Democrats began to show signs of recovery in 1996. While Republican Bob Dole took South Carolina’s electoral votes, William Clinton’s presidential campaign provided enough cohesion to enable South Carolina Democrats to fight the Republicans to a draw in other races. Building on this base, and taking advantage of Republican miscues, Democratic gubernatorial candidate Jim Hodges won a surprisingly convincing race in 1998. Democrats reelected Senator Ernest F. Hollings and gained five seats in the General Assembly. But in 2002 Hodges lost his race for reelection and Democrats suffered losses in the General Assembly and at the local level; in 2004 Hollings was replaced by Republican James DeMint.

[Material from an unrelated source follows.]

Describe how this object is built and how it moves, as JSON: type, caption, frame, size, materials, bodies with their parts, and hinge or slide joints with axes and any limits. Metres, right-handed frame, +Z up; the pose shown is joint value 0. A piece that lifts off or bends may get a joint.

The legacy of the civil rights movement was still evident in voting patterns at the beginning of the twenty-first century. The South Carolina Democratic Party had a single dependable base: the African American community, which constituted approximately twenty-five percent of the total vote in statewide races. Only about twenty-five percent of whites regularly voted for Democrats in statewide races, and most of this vote was scattered throughout the state. Thus, the second half of the twentieth century witnessed a transformation of South Carolina from the reliably Democratic state it had been since the time of Charles Pinckney to an increasingly consistent Republican state.